According to Chapter 5 of the report dedicated to International Public Financial Flows to Developing Countries in Support of Clean Energy, the majority of the 5.6 billion dollars granted to Morocco during the last 12 years have been invested in solar energy.

The rest of the flows were used to finance wind energy, hydropower, and other renewables, details the report compiled by the IEA, the International Renewable Energy Agency (IRENA), the World Bank, and the World Health Organization (WHO).

Indeed, during the last decade, Morocco has been focusing on increasing the use of renewable sources for electricity production by launching a series of projects related to solar and wind energy.

As of the end of 2022, the share of renewable energy in the electrical capacity mix in Morocco reached 38%. This achievement places Morocco among the top 5 African countries in terms of renewable energies with a capacity of 3,727 MW, according to a report by the International Renewable Energy Agency. Morocco expects renewable energy sources to provide more than 52 percent of the total installed capacity by 2030.

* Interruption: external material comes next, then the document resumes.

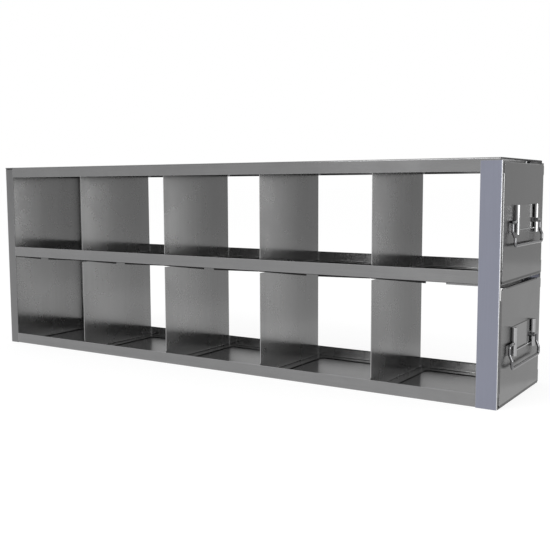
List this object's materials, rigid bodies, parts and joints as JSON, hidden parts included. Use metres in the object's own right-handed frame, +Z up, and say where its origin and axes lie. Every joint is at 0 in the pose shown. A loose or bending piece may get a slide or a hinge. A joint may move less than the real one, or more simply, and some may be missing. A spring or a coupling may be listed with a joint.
{
  "type": "freezer storage rack",
  "caption": "Open-sided stainless sheet rack with stacked sliding drawers, fixed dividers for square storage boxes, label holders and swing-up wire pulls.",
  "frame": {"origin": "middle of the housing's underside, halfway between the rear panel and the front faces of the front posts", "axes": "+X is the way a drawer is pulled, along the row of compartments; +Y runs across the rack; +Z is up"},
  "size_m": [0.7079, 0.143, 0.244],
  "materials": {
    "housing_steel": "satin brushed along the length",
    "post_steel": "fine matt, slightly blue",
    "drawer_steel": "satin, soft mirror",
    "front_steel": "satin, soft mirror",
    "holder_steel": "bright rolled sheet",
    "bail_wire": "polished wire"
  },
  "bodies": {
    "housing": {"housing_bottom": "housing_steel", "mid_shelf": "housing_steel", "housing_top": "housing_steel", "rear_panel": "housing_steel", "front_post_near": "post_steel", "front_post_far": "post_steel", "lower_stop_near": "housing_steel", "lower_stop_far": "housing_steel", "upper_stop_near": "housing_steel", "upper_stop_far": "housing_steel"},
    "lower_drawer": {"lower_tray": "drawer_steel", "lower_rear": "drawer_steel", "lower_divider_1": "drawer_steel", "lower_divider_2": "drawer_steel", "lower_divider_3": "drawer_steel", "lower_divider_4": "drawer_steel", "lower_front": "front_steel", "lower_label_holder": "holder_steel"},
    "upper_drawer": {"upper_tray": "drawer_steel", "upper_rear": "drawer_steel", "upper_divider_1": "drawer_steel", "upper_divider_2": "drawer_steel", "upper_divider_3": "drawer_steel", "upper_divider_4": "drawer_steel", "upper_front": "front_steel", "upper_label_holder": "holder_steel"},
    "lower_handle": {"lower_bail": "bail_wire"},
    "upper_handle": {"upper_bail": "bail_wire"}
  },
  "joints": [
    {"name": "lower_drawer_slide", "type": "slide", "parent": "housing", "child": "lower_drawer", "axis": [1, 0, 0], "range_m": [0, 0.64]},
    {"name": "lower_bail_hinge", "type": "hinge", "parent": "lower_drawer", "child": "lower_handle", "pos_m": [0.3537, 0, 0.06015], "axis": [0, -1, 0], "range_deg": [0, 90]},
    {"name": "upper_drawer_slide", "type": "slide", "parent": "housing", "child": "upper_drawer", "axis": [1, 0, 0], "range_m": [0, 0.64]},
    {"name": "upper_bail_hinge", "type": "hinge", "parent": "upper_drawer", "child": "upper_handle", "pos_m": [0.3537, 0, 0.18165], "axis": [0, -1, 0], "range_deg": [0, 90]}
  ]
}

Global ranking of public financial flows

Globally, the list is topped by India, which collected public financial flows of 15.6 billion dollars dedicated to supporting its clean energy between 2010 and 2022. Pakistan comes second ($8.7 billion), followed by Turkey ($7.9 billion) and South Africa ($7.7 billion).

In 2022 only, the top five recipient countries of international public flows were Brazil (USD 1.213 billion), South Africa (USD 1.210 billion), Egypt (USD 823 million), Uzbekistan (USD 756 million), and India (USD 627 million).

The report also discusses global funding trends for clean energy. While the amount of money from developed countries to help developing countries use clean energy like solar and wind power went up in 2022, it's still not enough to reach the goals set for 2030.

This means some countries, especially the poorest ones, might not be able to switch to clean energy as quickly as we'd like. Moreover, most of the money isn't going to specific technologies like solar panels or wind turbines. Instead, it's being used for broader programs to bring clean energy to communities.